### Task directions:
From the listing below, copy only the lines running from the line that contains "Write part 5" to the line that contains "bg.inputs[1].default_value = 0.86", both included.

Start of Task input

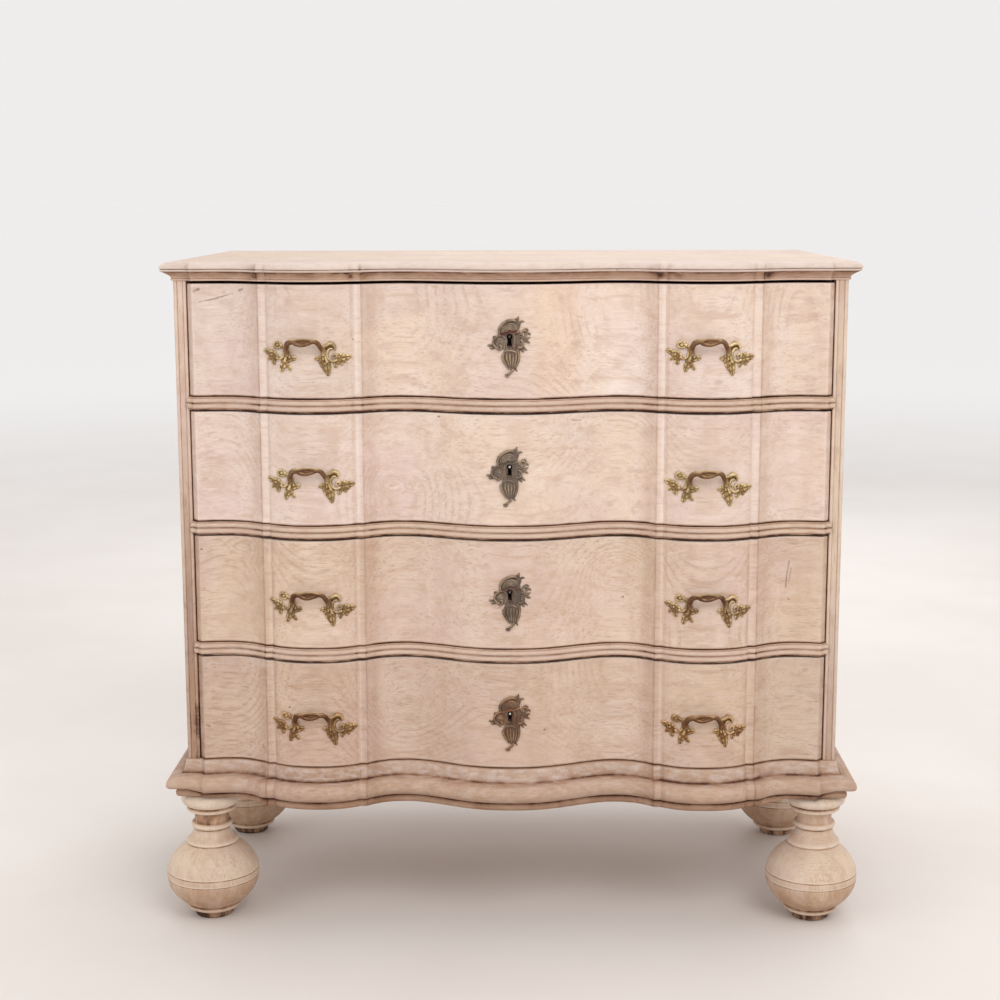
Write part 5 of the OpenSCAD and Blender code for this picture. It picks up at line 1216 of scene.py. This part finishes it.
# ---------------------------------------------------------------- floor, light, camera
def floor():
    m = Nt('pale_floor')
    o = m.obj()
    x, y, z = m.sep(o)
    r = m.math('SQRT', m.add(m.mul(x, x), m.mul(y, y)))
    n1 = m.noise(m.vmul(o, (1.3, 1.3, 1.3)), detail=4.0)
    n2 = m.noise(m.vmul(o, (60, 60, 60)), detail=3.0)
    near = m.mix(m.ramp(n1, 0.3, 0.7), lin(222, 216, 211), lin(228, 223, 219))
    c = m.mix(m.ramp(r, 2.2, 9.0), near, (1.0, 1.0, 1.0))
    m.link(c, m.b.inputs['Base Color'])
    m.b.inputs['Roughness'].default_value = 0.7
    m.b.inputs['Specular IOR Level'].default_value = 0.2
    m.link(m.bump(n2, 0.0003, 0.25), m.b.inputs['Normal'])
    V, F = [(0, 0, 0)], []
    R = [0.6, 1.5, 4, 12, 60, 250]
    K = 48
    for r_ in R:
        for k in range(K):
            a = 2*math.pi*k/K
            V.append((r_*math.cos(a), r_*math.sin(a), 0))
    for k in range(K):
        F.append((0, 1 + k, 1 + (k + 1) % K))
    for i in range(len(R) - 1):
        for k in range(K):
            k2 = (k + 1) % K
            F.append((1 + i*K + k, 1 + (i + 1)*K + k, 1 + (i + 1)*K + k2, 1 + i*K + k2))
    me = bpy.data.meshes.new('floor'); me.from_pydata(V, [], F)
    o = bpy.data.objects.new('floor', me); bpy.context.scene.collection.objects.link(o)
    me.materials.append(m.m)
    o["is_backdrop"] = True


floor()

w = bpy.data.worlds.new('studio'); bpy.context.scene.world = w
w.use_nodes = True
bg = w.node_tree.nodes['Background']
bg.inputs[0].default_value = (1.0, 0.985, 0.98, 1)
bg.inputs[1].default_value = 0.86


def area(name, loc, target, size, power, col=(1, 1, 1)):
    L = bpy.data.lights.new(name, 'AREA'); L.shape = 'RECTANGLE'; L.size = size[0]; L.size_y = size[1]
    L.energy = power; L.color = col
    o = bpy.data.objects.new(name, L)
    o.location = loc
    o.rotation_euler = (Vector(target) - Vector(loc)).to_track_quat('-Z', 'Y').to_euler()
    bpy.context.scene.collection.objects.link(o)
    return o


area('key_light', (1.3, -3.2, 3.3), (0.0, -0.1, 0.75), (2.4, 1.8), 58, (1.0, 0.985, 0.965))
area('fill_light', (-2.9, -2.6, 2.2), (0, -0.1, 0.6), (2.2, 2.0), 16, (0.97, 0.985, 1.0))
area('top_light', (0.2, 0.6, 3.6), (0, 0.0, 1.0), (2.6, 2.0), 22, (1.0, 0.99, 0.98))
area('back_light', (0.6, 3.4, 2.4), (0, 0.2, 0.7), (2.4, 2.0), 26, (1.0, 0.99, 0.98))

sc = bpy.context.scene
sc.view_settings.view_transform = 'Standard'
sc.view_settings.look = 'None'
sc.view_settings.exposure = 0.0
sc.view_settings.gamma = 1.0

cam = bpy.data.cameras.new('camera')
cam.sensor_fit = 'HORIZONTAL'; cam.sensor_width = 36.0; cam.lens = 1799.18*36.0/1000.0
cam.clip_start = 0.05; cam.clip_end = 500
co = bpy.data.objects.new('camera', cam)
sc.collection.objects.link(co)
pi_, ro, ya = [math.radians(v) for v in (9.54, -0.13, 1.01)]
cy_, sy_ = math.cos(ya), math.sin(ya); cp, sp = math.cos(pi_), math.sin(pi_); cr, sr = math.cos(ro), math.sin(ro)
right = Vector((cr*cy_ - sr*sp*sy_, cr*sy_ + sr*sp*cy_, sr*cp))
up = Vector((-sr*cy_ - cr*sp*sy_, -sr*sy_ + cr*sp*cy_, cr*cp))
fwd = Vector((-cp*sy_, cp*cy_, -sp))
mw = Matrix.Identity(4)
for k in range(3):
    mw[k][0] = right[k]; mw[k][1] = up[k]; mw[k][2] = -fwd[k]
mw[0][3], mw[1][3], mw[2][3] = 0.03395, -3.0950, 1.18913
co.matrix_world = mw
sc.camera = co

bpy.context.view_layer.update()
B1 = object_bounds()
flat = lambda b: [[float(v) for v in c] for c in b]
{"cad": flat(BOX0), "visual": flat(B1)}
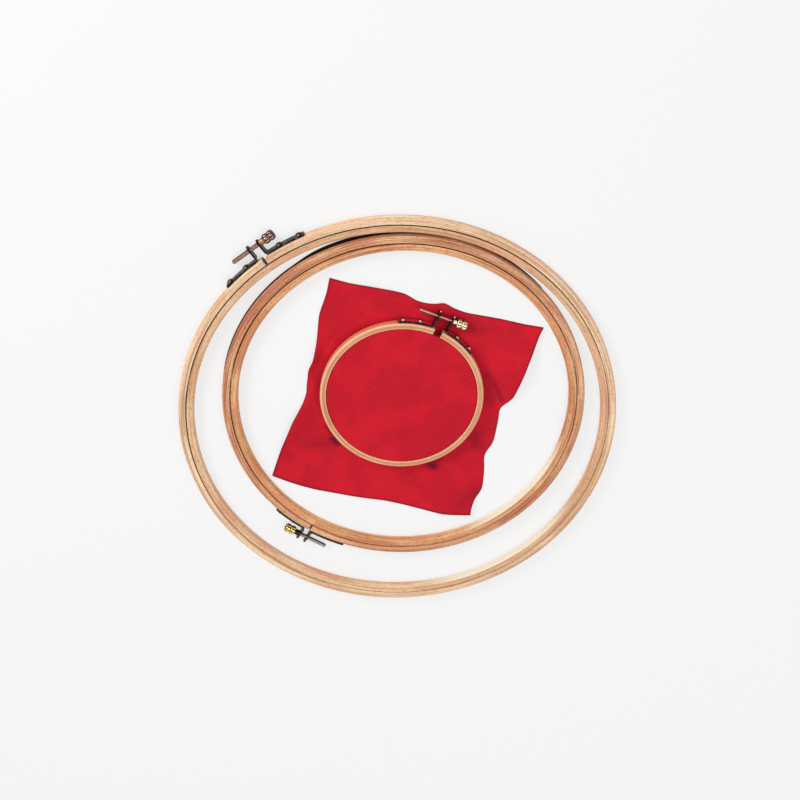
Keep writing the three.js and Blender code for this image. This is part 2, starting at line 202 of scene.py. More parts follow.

End of Task input
Start of Task input

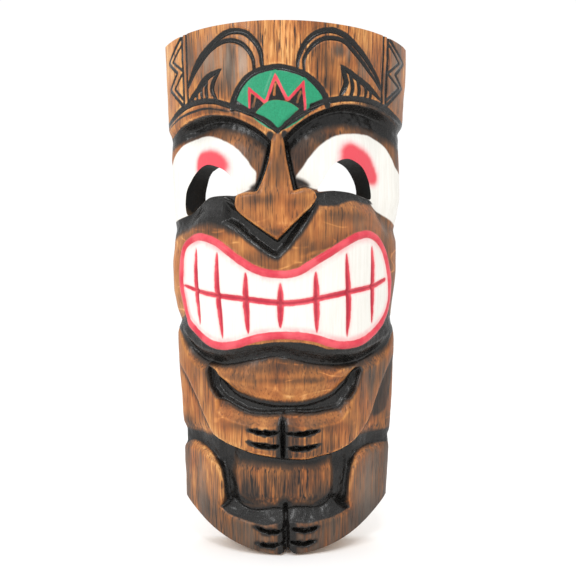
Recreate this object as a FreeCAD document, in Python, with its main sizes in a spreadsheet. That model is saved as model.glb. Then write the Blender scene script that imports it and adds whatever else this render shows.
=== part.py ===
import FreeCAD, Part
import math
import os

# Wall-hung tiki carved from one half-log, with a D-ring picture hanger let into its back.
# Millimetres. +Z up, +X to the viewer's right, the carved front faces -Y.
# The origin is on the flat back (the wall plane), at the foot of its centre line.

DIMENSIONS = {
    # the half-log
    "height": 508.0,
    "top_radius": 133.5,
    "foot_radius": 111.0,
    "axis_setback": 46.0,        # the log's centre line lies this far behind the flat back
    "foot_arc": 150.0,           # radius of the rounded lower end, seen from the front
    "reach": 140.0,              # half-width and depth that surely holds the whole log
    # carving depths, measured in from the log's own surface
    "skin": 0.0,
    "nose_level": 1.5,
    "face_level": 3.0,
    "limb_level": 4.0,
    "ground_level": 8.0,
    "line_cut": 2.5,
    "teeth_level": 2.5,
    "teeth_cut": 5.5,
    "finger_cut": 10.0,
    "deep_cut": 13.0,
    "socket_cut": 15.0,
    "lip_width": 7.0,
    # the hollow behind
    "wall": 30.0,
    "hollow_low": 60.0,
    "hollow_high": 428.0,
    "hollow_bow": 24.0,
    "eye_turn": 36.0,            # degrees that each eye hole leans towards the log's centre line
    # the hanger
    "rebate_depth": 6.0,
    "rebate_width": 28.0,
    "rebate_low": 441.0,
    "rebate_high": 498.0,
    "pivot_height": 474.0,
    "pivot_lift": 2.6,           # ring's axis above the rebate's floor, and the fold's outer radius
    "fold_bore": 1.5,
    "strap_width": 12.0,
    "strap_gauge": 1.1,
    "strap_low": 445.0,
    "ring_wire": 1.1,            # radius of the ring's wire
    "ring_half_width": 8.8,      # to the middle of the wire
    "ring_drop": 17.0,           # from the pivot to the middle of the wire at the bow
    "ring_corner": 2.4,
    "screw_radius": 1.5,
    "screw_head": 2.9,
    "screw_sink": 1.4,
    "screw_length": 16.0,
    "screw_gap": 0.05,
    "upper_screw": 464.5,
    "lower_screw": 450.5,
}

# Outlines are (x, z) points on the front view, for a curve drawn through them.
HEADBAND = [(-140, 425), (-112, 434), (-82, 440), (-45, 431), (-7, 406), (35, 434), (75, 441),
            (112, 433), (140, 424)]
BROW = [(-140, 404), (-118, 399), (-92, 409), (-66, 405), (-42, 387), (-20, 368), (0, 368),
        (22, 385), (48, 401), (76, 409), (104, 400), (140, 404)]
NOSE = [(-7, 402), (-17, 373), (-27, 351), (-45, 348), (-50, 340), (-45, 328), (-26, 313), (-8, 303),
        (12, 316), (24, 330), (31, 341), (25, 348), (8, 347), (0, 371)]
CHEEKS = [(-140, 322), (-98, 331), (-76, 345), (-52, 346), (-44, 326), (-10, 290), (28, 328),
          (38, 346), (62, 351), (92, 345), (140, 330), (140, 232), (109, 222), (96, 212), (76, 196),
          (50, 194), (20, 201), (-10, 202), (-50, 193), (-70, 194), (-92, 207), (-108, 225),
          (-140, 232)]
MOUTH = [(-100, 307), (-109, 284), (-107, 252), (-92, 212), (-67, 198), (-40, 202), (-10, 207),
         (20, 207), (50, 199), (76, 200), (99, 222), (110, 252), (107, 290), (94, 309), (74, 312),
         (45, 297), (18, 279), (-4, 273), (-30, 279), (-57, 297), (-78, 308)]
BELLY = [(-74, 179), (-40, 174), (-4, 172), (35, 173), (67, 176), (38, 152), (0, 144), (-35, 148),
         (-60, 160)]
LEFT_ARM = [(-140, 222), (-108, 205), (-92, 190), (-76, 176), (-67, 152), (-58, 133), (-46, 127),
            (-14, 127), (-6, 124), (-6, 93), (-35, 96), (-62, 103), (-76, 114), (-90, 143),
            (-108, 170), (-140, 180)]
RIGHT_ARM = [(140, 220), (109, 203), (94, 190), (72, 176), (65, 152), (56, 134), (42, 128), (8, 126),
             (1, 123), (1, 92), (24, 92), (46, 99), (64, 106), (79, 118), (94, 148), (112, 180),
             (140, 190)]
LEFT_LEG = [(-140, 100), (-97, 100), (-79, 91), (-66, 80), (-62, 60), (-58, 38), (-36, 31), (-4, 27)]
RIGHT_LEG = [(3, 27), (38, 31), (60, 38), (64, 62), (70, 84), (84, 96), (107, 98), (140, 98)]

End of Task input
Start of Task input

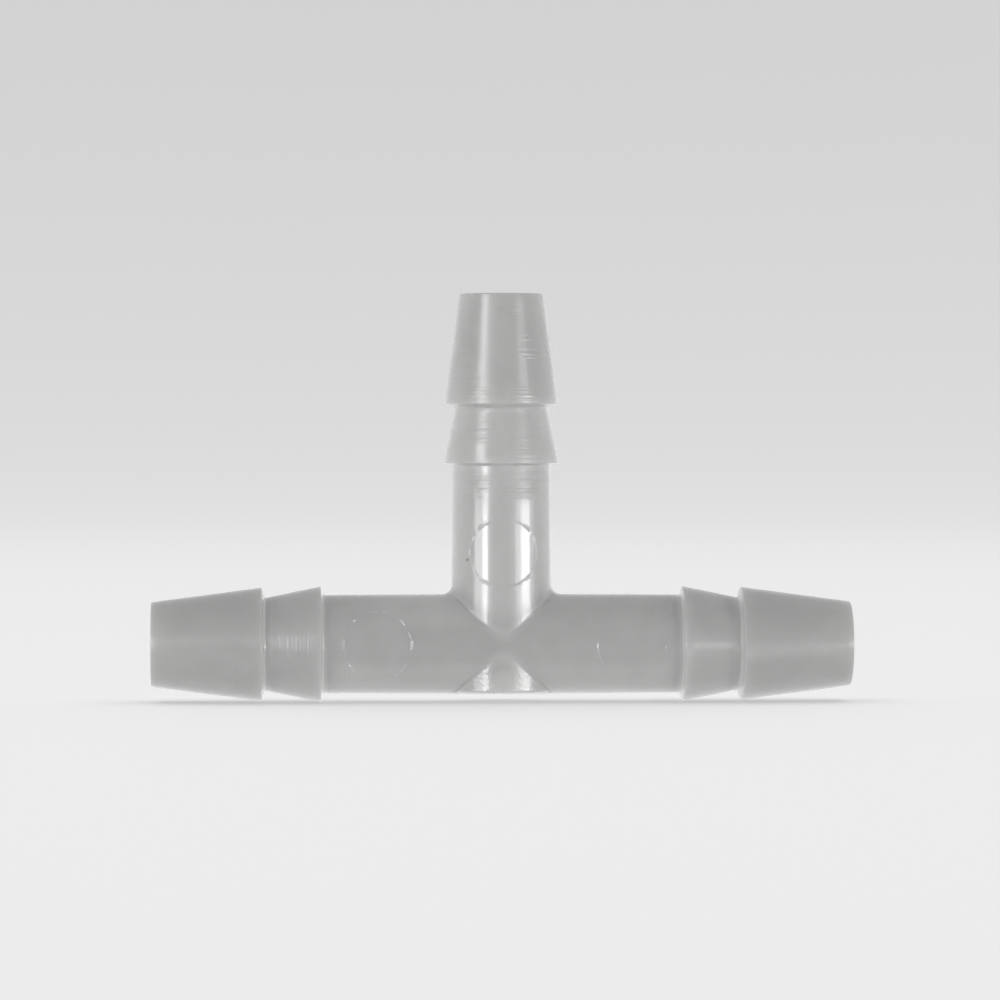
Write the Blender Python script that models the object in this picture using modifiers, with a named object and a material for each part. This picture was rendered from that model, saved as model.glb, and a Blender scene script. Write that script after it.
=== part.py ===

End of Task input

### Expected answer:
Write part 5 of the OpenSCAD and Blender code for this picture. It picks up at line 1216 of scene.py. This part finishes it.
# ---------------------------------------------------------------- floor, light, camera
def floor():
    m = Nt('pale_floor')
    o = m.obj()
    x, y, z = m.sep(o)
    r = m.math('SQRT', m.add(m.mul(x, x), m.mul(y, y)))
    n1 = m.noise(m.vmul(o, (1.3, 1.3, 1.3)), detail=4.0)
    n2 = m.noise(m.vmul(o, (60, 60, 60)), detail=3.0)
    near = m.mix(m.ramp(n1, 0.3, 0.7), lin(222, 216, 211), lin(228, 223, 219))
    c = m.mix(m.ramp(r, 2.2, 9.0), near, (1.0, 1.0, 1.0))
    m.link(c, m.b.inputs['Base Color'])
    m.b.inputs['Roughness'].default_value = 0.7
    m.b.inputs['Specular IOR Level'].default_value = 0.2
    m.link(m.bump(n2, 0.0003, 0.25), m.b.inputs['Normal'])
    V, F = [(0, 0, 0)], []
    R = [0.6, 1.5, 4, 12, 60, 250]
    K = 48
    for r_ in R:
        for k in range(K):
            a = 2*math.pi*k/K
            V.append((r_*math.cos(a), r_*math.sin(a), 0))
    for k in range(K):
        F.append((0, 1 + k, 1 + (k + 1) % K))
    for i in range(len(R) - 1):
        for k in range(K):
            k2 = (k + 1) % K
            F.append((1 + i*K + k, 1 + (i + 1)*K + k, 1 + (i + 1)*K + k2, 1 + i*K + k2))
    me = bpy.data.meshes.new('floor'); me.from_pydata(V, [], F)
    o = bpy.data.objects.new('floor', me); bpy.context.scene.collection.objects.link(o)
    me.materials.append(m.m)
    o["is_backdrop"] = True


floor()

w = bpy.data.worlds.new('studio'); bpy.context.scene.world = w
w.use_nodes = True
bg = w.node_tree.nodes['Background']
bg.inputs[0].default_value = (1.0, 0.985, 0.98, 1)
bg.inputs[1].default_value = 0.86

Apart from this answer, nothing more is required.